On that second line (here), no, of course, the PR context if just
for this e-mail discussion.
[...]
  | Lastly, I'm wondering if it would be helpful to include a statement on
  | best-practice or a good idiom here.

Here (for both of the above suggestions) I was really hoping for ways to mak
there be less added text, rather than more, but I can see your point.

Perhaps both of those could be handled if this (even bigger) extra text was to
be added after (the corrected version of) what I sent before...

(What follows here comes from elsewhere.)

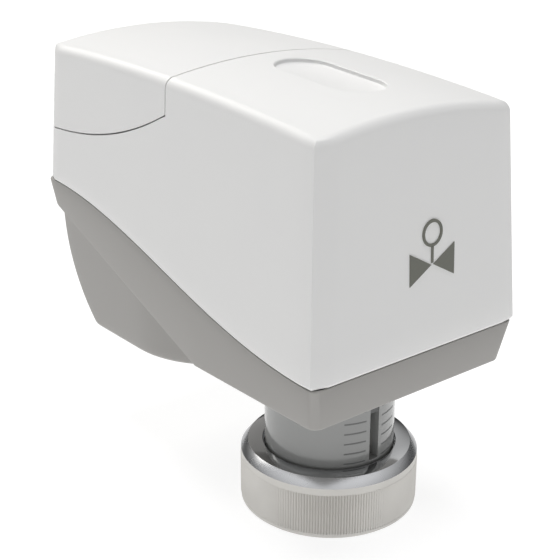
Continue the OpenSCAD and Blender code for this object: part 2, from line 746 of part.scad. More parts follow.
module pillar_screws() color([0.75, 0.75, 0.76])
    for (p = pillars) translate([p[0], p[1], upper_top]) pan_screw(plate_t + 5, r = screw_r - 0.3, hr = 2.4);

// ---- motor ----
can_wall = 0.8;
shaft_r = 0.75;
shaft_bush_r = 2.4;
rotor_r = motor_r * 0.48;
core_r = rotor_r + 0.5;
core_in = 1.4;

module motor_can() color([0.74, 0.75, 0.76]) translate([0, motor_y, motor_foot]) difference() {
    cylinder(r = motor_r, h = motor_h, $fn = round_fn);
    translate([0, 0, can_wall]) cylinder(r = motor_r - can_wall, h = motor_h - 2 * can_wall, $fn = round_fn);
    translate([0, 0, -1]) cylinder(r = shaft_bush_r, h = motor_h + 2, $fn = round_fn);
    for (p = motor_screws_at) pin(p - motor_at, small_screw_r, motor_h - 2, motor_h + 1);
}

coil_h = (motor_h - 6.2) / 2;
core_t = 0.8;
coil_z = [motor_foot + 2.2, motor_foot + 2.2 + coil_h + core_t];

module stator_coils() color([0.72, 0.40, 0.20])
    for (z = coil_z) translate([0, motor_y, z]) tube(motor_r - can_wall - 0.6, core_r + core_in, coil_h);

module stator_core() color([0.45, 0.46, 0.48]) translate([0, motor_y, 0]) {
    for (z = [coil_z[0] - core_t, coil_z[0] + coil_h, coil_z[1] + coil_h])
        translate([0, 0, z]) tube(motor_r - can_wall, core_r, core_t);
    translate([0, 0, coil_z[0] - core_t]) tube(core_r + core_in, core_r, 2 * coil_h + 3 * core_t);
}

module motor_rotor() color([0.25, 0.25, 0.27])
    translate([0, motor_y, coil_z[0]]) tube(rotor_r, shaft_r, 2 * coil_h + core_t);

module motor_shaft() color([0.80, 0.80, 0.82]) pin(motor_at, shaft_r, motor_foot + 0.3, gear_a_z + face_w + 0.5);

module motor_bushes() color([0.70, 0.55, 0.30]) {
    translate([0, motor_y, motor_foot]) tube(shaft_bush_r, shaft_r + axle_gap, 1.3);
    translate([0, motor_y, motor_top - 1.3]) tube(shaft_bush_r, shaft_r + axle_gap, 2.2);
}

module motor_pinion() color([0.78, 0.65, 0.35]) translate([0, motor_y, gear_a_z - 0.3]) difference() {
    spur(module_a, pinion_a_teeth, face_w + 0.6, turn_a);
    translate([0, 0, -1]) cylinder(r = shaft_r, h = 10, $fn = 48);
}

module motor_screws() color([0.75, 0.75, 0.76])
    for (p = motor_screws_at) translate([p[0], p[1], plate_top])
        pan_screw(plate_t + can_wall + 0.4, r = small_screw_r, hr = 1.8, hh = 1.1);

module motor_leads() color([0.15, 0.25, 0.55]) for (p = lead_points) pin(p, lead_r, motor_top, board_z);

// ---- electrics ----
module circuit_board() color([0.10, 0.35, 0.20]) difference() {
    translate([-board_half_w, board_front_y, board_z])
        cube([2 * board_half_w, board_rear_y - board_front_y, board_t]);
    for (p = board_fixings) pin(p, small_screw_r + fit_gap, board_z - 1, board_top + 1);
}

module board_posts() color([0.78, 0.65, 0.35]) for (p = board_fixings) difference() {
    pin(p, 2.2, upper_top, board_z);
    pin(p, small_screw_r, upper_top - 1, board_z + 1);
}

module board_screws() color([0.75, 0.75, 0.76])
    for (p = board_fixings) translate([p[0], p[1], board_top])
        pan_screw(board_t + 3.4, r = small_screw_r, hr = 1.9, hh = 1.2);

block_w = poles * pole_step;
block_d = 9;
block_h = 8.4;
block_y = board_rear_y - block_d - 0.6;
pole_x = [for (k = [0 : poles - 1]) (k - (poles - 1) / 2) * pole_step];

module terminal_block() color([0.16, 0.42, 0.30]) difference() {
    translate([-block_w / 2, block_y, board_top]) cube([block_w, block_d, block_h]);
    for (x = pole_x) {
        translate([x, block_y + block_d / 2 + 1, board_top + 2.6]) rotate([-90, 0, 0])
            cylinder(r = 1.5, h = block_d, $fn = 32);
        pin([x, block_y + block_d / 2], 1.8, board_top + 4.6, board_top + block_h + 1);
    }
}

module terminal_screws() color([0.75, 0.75, 0.76])
    for (x = pole_x) difference() {
        pin([x, block_y + block_d / 2], 1.8, board_top + 4.6, board_top + block_h - 1);
        translate([x - 1.4, block_y + block_d / 2 - 0.25, board_top + block_h - 1.7]) cube([2.8, 0.5, 2]);
    }

module capacitor() color([0.20, 0.22, 0.30]) {
    pin([7, board_front_y + 11], 4.2, board_top, board_top + 8);
}

module varistor() color([0.15, 0.30, 0.60])
    translate([-8, board_front_y + 10, board_top + 3.6]) rotate([90, 0, 0]) cylinder(r = 3.6, h = 3.2, $fn = 48);

grommet_y = wall_y_rear(grommet_z);
module cable_grommet() color([0.13, 0.13, 0.13])
    translate([0, grommet_y, grommet_z]) rotate([-90, 0, 0]) difference() {
        union() {
            translate([0, 0, -cover_wall - 2]) cylinder(r = grommet_hole_r, h = cover_wall + 2.6, $fn = 64);
            translate([0, 0, -cover_wall - 2]) cylinder(r = grommet_flange_r, h = 1.6, $fn = 64);
            translate([0, 0, 0.3]) cylinder(r = grommet_flange_r, h = 1.1, $fn = 64);
        }
        translate([0, 0, -10]) cylinder(r = cable_r, h = 20, $fn = 64);
    }

base_housing();
main_cover();
terminal_lid();
lid_screws();
cover_screws();
housing_seal();
guide_column();
column_screws();
nut_ring();
union_nut();
drive_spindle();
push_cap();
position_pointer();
drive_nut();
spindle_gear();
spindle_bush();
lower_race();
thrust_balls();
upper_race();
lower_plate();
upper_plate();
plate_pillars();
plate_screws();
pillar_screws();
gear_1();
gear_1_axle();
gear_2();
gear_2_axle();
motor_can();
stator_coils();
stator_core();
motor_rotor();
motor_shaft();
motor_pinion();
motor_bushes();
motor_screws();
circuit_board();
board_posts();
board_screws();
terminal_block();
terminal_screws();
capacitor();
varistor();
motor_leads();
cable_grommet();
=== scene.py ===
import math

import bmesh
import bpy
from mathutils import Matrix, Vector
from mathutils.kdtree import KDTree


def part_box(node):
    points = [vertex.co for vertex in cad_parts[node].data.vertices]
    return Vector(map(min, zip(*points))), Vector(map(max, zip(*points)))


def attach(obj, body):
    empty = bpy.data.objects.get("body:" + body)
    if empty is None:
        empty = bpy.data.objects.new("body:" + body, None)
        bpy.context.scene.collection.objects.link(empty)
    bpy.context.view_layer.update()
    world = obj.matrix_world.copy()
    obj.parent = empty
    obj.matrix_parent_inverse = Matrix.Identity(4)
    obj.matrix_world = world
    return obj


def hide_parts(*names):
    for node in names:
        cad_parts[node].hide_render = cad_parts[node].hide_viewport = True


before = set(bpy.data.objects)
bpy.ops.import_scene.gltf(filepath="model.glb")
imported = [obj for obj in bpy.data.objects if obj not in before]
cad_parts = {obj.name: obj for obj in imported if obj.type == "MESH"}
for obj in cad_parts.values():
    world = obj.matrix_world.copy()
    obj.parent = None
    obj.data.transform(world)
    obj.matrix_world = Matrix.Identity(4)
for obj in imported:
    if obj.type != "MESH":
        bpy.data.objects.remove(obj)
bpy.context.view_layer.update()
mm = 0.001

# the housing's shape, in millimetres, shared by cover, lid and base
housing = dict(
    width=52.0,            # at the cover's lower front edge
    front=24.7,            # stem axis to front face
    rear=67.0,             # stem axis to rear face, taken at the front edge's level
    roof=88.5,             # highest point of the roof
    draft=2.8,             # degrees
    crownAcross=122.0,     # radius of the roof from side to side
    crownAlong=573.0,      # radius of the roof from front to rear
    crownY=46.0,
    partFront=40.0,        # height of the parting line at the front
    partRear=57.4,         # and at the rear
    under=31.4,            # underside of the base
    climbY=12.0,           # where the underside starts to rise
    climb=0.385,
    skirtFront=2.2,        # how far the base tapers in, down to its lower edge
    skirtRear=1.4,
)
slope = math.tan(math.radians(housing["draft"]))
alongCount = 46
acrossCount = 26
cornerCount = 7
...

[ Aside: Note that this extra example is about as long as the (too long) text
  I sent in the previous message - both before and after the correction you
  suggested - and the original (retained though slightly modified) text about
  command substitution,  combined!
]

     For example, assuming a script were to contain the following code (which
     could be done better other ways, attempting this kind of  trickery is not
     recommended):

           if [ "$( printf "Ready? " >&2; read ans; printf "${ans}";
               { sleep 120 >/dev/null && kill $$ >/dev/null 2>&1; }& )" = go ]
           then
                   printf Working...
                   # more code
           fi

     the "Working..." output will not be printed, and code that follows will
     never be executed.  Nor will anything later in the script (unless SIGTERM
     is trapped or ignored).

     The intent is to prompt the user, wait for the user to answer, then if
     the answer was "go" do the appropriate work, but set a 2 minute time
     limit on completing that work.  If the work is not done by then, kill the
     shell doing it.

     It will usually not work as written, as while the 2 minute `sleep' has
     its standard output redirected, as does the `kill' that follows (which
     also redirects standard error, so the user would not see an error if the
     work were completed and there was no parent process left to kill); the
     sub-shell waiting for the `sleep' to finish successfully, so it can start
     the `kill', does not.  It waits, with standard output still open, for the
     2 minutes until the sleep is done, even though the kill is not going to
     need that file descriptor, and there is nothing else which could.  The
     command substitution does not complete until after the kill has executed
     and the background sub-shell finishes - at which time the shell running
     it is presumably dead.

     Rewriting the background sub-shell part of that as
           { sleep 120 && kill $$ 2>&1; } >/dev/null &
     would allow this sh to perform as expected, but that is not guaranteed,
     not all shells would behave as planned.  It is advised to avoid starting
     background processes from within a command substitution.


Does this actually help, or is all this text just making it less likely that 
the average script writer will ever read any of it?

Of course, if we want to retain this new example text, or something like it,
then help improving it would be appreciated as well.